Quels recours juridiques envisager ?
- Rôle de l’avocat en amont du conflit : un avocat spécialisé peut aider à anticiper les conflits en rédigeant des statuts clairs et en établissant des pactes d'associés adaptés. Le but est d’être pratique et efficace sans usine à gaz.
- Tentative de médiation ou de conciliation : avant d'engager des procédures judiciaires, une médiation peut permettre de trouver un terrain d'entente, préservant ainsi les relations familiales et professionnelles. Toutefois, avant de partir en médiation la fleur au fusil, on doit se préparer minutieusement. On ne parle pas de processus de paix sans avoir un effet de levier pour négocier. Sinon, ça revient à mettre un Bisounours dans une piscine avec un crocodile ravi de le dévorer tout cru.

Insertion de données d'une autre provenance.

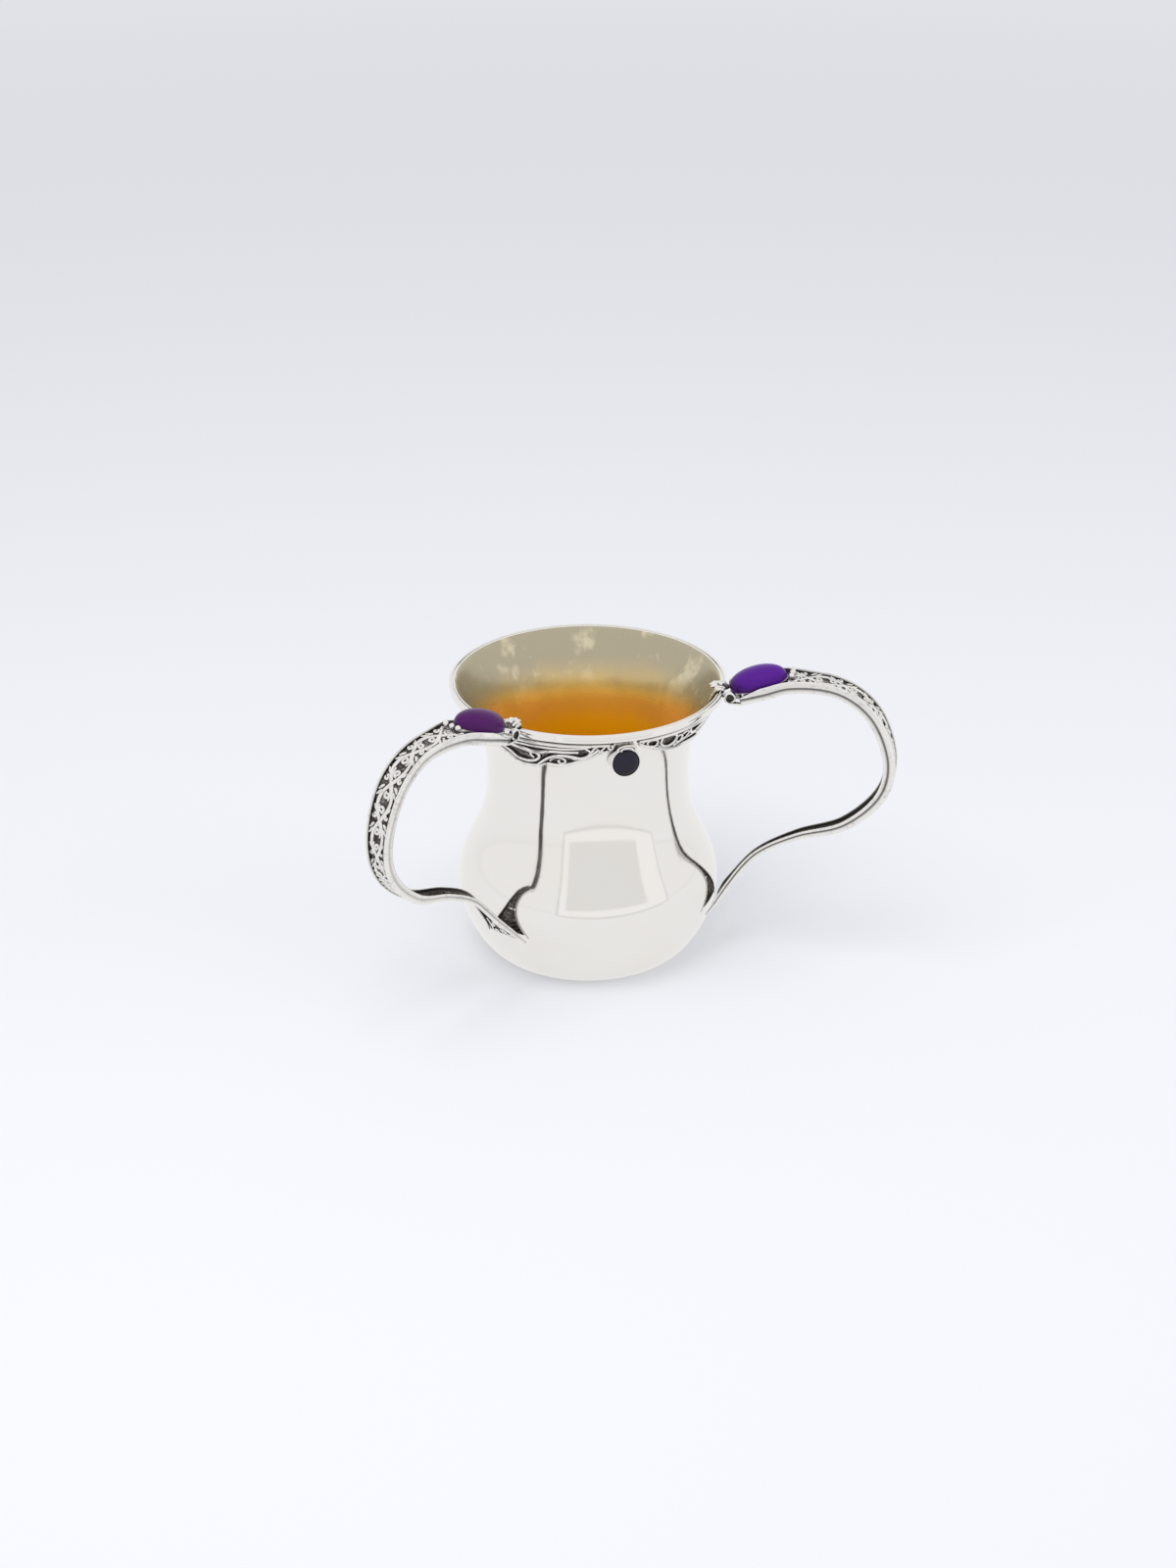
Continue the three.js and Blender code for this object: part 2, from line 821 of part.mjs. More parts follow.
addPiece("cup_body", cupBody(), silver);
addPiece("rim_band", rimBand(), silver);
const front = frontStone();
addPiece("front_setting", front.bezel, silver);
addPiece("front_stone", front.stone, darkStone);
addPiece("front_loop", front.loop, darkSilver);
for (const side of ["left", "right"]) {
  addPiece(side + "_garland", garland(side), darkSilver);
  cup.add(handle(side));
}

export default cup;
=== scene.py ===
"""A silver washing cup with two strap handles, violet stones and a scroll garland."""

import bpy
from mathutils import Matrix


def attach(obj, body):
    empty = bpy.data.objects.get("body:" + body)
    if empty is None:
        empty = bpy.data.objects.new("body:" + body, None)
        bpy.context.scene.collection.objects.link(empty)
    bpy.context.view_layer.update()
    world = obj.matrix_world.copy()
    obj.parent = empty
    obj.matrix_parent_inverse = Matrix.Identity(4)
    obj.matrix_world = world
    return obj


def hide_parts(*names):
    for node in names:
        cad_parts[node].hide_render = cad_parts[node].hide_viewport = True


bl_info = {
    "name": "Silver washing cup",
    "version": (1, 0, 0),
    "blender": (4, 5, 0),
    "location": "View3D > Sidebar > Washing cup",
    "description": "Builds a gilt-lined silver cup with relief strap handles and cabochons",
    "category": "Add Mesh",
}

import math

import bpy
import numpy as np
from bpy.props import FloatProperty, FloatVectorProperty, PointerProperty
from mathutils import Matrix, Vector

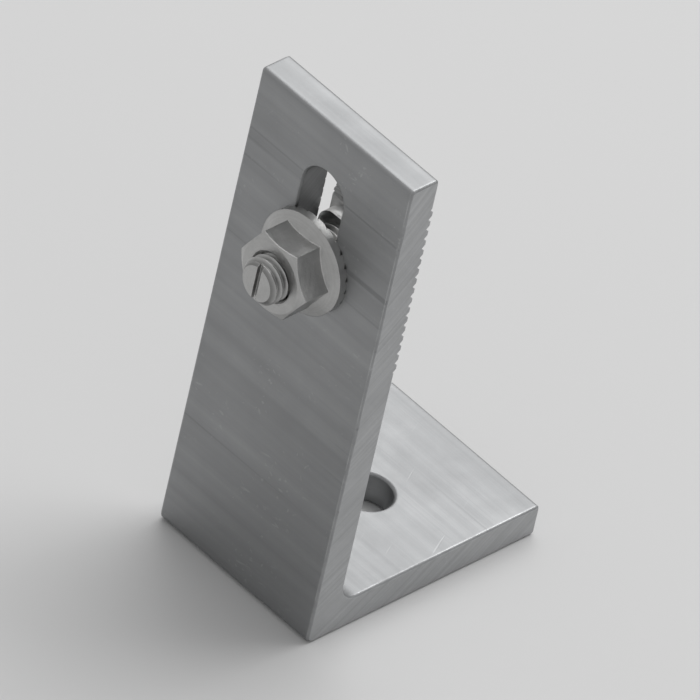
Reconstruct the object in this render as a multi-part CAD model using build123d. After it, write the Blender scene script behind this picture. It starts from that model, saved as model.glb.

- Possibilité de désignation judiciaire d’un mandataire : en cas de blocage insoluble à l’amiable et en dernier ressort, le tribunal peut nommer un mandataire chargé de gérer temporairement la société et de faciliter la résolution du conflit. C’est la solution ultime quand toutes les autres actions concrètes possibles faisant fonctionner les organes de la société restent sans résultat.
Dans pareil cas, il convient de faire attention à la réputation de la société si les banques ont octroyé des crédits court terme comme des straight loan. Avant de demander la désignation d’un administrateur provisoire, il est nécessaire d’avoir des preuves solides démontrant l’urgence et le besoin de mesures provisoires pour préserver les intérêts de la société.
Comment se protéger légalement ?
- Clauses à prévoir dans les statuts : intégrer des clauses d'exclusion ou de sortie forcée permet de prévoir les modalités de séparation en cas de désaccord majeur. Au plus les enjeux financiers sont importants, au plus les ruptures sont violentes. Une clause de sortie conjointe est très utile aussi pour forcer tout le monde à vendre au même moment si une offre irrésistible d’un tiers est sur la table.
- Pacte d’associés et gestion des conflits familiaux : ce document complémentaire aux statuts définit les droits et obligations des associés, notamment en matière de résolution de conflits. Mais aussi et surtout en cas de maladie, de décès ou en d’application d’une clause de non-concurrence.
- Anticiper la succession ou la transmission : prévoir les modalités de transmission des parts sociales en cas de décès ou de retrait d'un associé est essentiel pour assurer la pérennité de l'entreprise. Dans pareil cas, un pacte de famille sur mesure est recommandé.
Que faire en cas de blocage ?
- Accord amiable : un associé peut choisir de vendre ses parts, soit aux autres associés, soit à un tiers, selon les modalités prévues dans les statuts. Dans 80 % des cas, un accord amiable permet de trouver un accord pour un achat ou une vente.
Afin de protéger les intérêts long terme pour éviter une concurrence déloyale, un détournement de clientèle et ou une délation fiscale, l’accord amiable est un accord transactionnel pour solde de tout compte. Il contient toutes les clauses permettant de préserver vos intérêts long terme.
- Le tribunal : En cas d’absence d’accord amiable, il reste la voie du tribunal. C’est le pire scénario possible. On peut attaquer au tribunal pour créer un effet de levier et provoquer une onde de choc constructive afin d’amener la partie adverse à la table des négociations.
- Dissolution de la société : Si la mésentente paralyse le fonctionnement de l'entreprise, une dissolution judiciaire peut être envisagée, bien que ce soit une solution ultime. C’est vraiment le remède ultime.
Faire appel à un avocat spécialisé en droit des sociétés et en gestion émotionnelle est crucial pour naviguer dans les complexités des conflits entre frères associés. C’est le seul moyen de protéger à la fois l'entreprise et les liens familiaux. Quand on a un cancer, on fait appel à un spécialiste pour se faire opérer. C’est la même chose pour un conflit entre actionnaires à déminer.